After Messenger, a terrific little movie about two Army officers (Harrelson and Ben Foster) assigned to informing next of kins about loved ones who have been killed in battle, a lot of actors probably wanted to work with Moverman. His strong supporting cast includes Messenger vet Foster, as a wheelchair bound bum; Ice Cube, as an internal affairs investigator; Ned Beatty, as a retried cop who seems to have schooled Brown in corruption; and Robin Wright, as a lawyer and extracurricular love interest for Brown.

They’re all good, but the movie is caught in Brown’s corrupt swirl. Somewhere near the mid-picture mark, he’s caught on camera beating a fleeing suspect, an incident that creates a Rodney King-style furor. He tries to rob a poker game to generate cash for himself, and winds up being investigated for an unlawful shooting. He smokes too much and drinks excessively. He’s a dangerous wreck of a man, who offers arrogant rationalizations to the police psychologist (Sigourney Weaver) who questions him. He did time in Vietnam and has been on the crime front lines for decades. That’s his rap.
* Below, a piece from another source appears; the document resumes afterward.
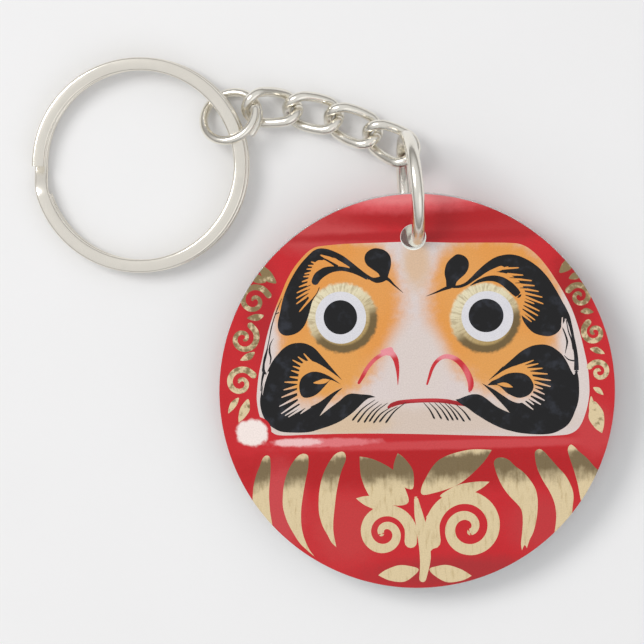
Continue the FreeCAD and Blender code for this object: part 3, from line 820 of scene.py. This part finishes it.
def spot(tree, place, centre, size, soft=0.5, ragged=0.25, scale=0.9):
    """1 inside an oval spot, fading to 0 round its edge, which wanders with a noise."""
    away = vector_calc(tree, "SUBTRACT", place, (*centre, 0.0))
    away = vector_calc(tree, "DIVIDE", away, (*size, 1.0))
    distance = vector_calc(tree, "LENGTH", away)
    wander = calc(tree, "MULTIPLY", calc(tree, "SUBTRACT", noise(tree, place, scale), 0.5), ragged * 2)
    distance = calc(tree, "ADD", distance, wander)
    return ease(tree, distance, 1.0 - soft, 1.0 + soft, 1.0, 0.0)


def toned(tree, place, base, spots):
    for tone, centre, size, *rest in spots:
        base = blend(tree, spot(tree, place, centre, size, *rest), base, colour(*tone))
    return base


def screen_grain(tree, place, tint, strength=0.07):
    """Fine speckle of printed ink over a tint."""
    grain = noise(tree, place, 5.5, 2.0, 0.7)
    light = ease(tree, grain, 0.25, 0.75, 1.0 - strength, 1.0 + strength)
    scaled = add(tree, "ShaderNodeVectorMath", {0: tint, "Scale": light}, operation="SCALE")
    return scaled.outputs["Vector"]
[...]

Rampart aims for gritty truth, but may be too caught up in Brown’s delirium to find any. You’ll find some overwrought scenes and lots of pulp-flavored cinematography as Rampart follows Brown’s descent into a private hell that, in the end, seems all too familiar — not necessarily from reality, but from other movies that have tried to plumb the souls of other cops gone bad.

Harrelson deserves credit for pulling out all the stops, but Rampart is so hell bent on pushing his character beyond the moral pale, that it ultimately lets him down. Rampart is well-performed, but it often feels as tarnished as its main character.